- Short problem
Return the material below in full and exactly.

··········

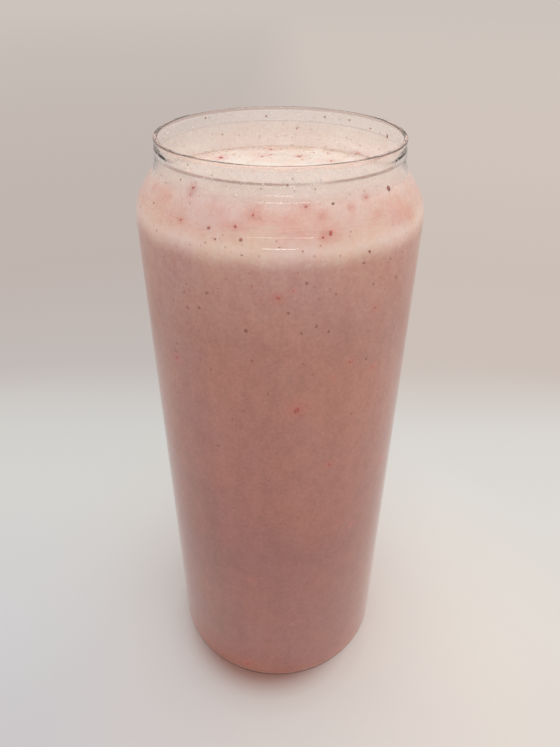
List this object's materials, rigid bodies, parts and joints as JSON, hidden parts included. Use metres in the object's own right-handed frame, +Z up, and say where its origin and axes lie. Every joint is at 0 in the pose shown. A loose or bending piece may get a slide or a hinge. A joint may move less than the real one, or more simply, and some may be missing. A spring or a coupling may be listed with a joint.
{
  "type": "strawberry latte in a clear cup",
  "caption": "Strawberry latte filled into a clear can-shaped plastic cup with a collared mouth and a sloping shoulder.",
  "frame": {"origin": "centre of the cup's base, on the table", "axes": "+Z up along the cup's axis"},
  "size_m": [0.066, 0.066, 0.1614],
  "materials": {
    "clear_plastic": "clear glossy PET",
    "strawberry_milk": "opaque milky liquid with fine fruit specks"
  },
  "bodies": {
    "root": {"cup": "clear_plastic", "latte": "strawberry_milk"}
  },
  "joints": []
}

··········

- Full solution
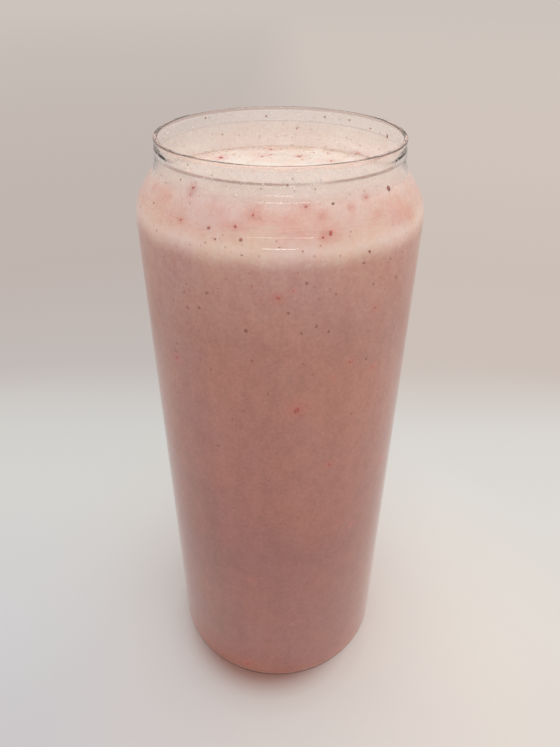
List this object's materials, rigid bodies, parts and joints as JSON, hidden parts included. Use metres in the object's own right-handed frame, +Z up, and say where its origin and axes lie. Every joint is at 0 in the pose shown. A loose or bending piece may get a slide or a hinge. A joint may move less than the real one, or more simply, and some may be missing. A spring or a coupling may be listed with a joint.
{
  "type": "strawberry latte in a clear cup",
  "caption": "Strawberry latte filled into a clear can-shaped plastic cup with a collared mouth and a sloping shoulder.",
  "frame": {"origin": "centre of the cup's base, on the table", "axes": "+Z up along the cup's axis"},
  "size_m": [0.066, 0.066, 0.1614],
  "materials": {
    "clear_plastic": "clear glossy PET",
    "strawberry_milk": "opaque milky liquid with fine fruit specks"
  },
  "bodies": {
    "root": {"cup": "clear_plastic", "latte": "strawberry_milk"}
  },
  "joints": []
}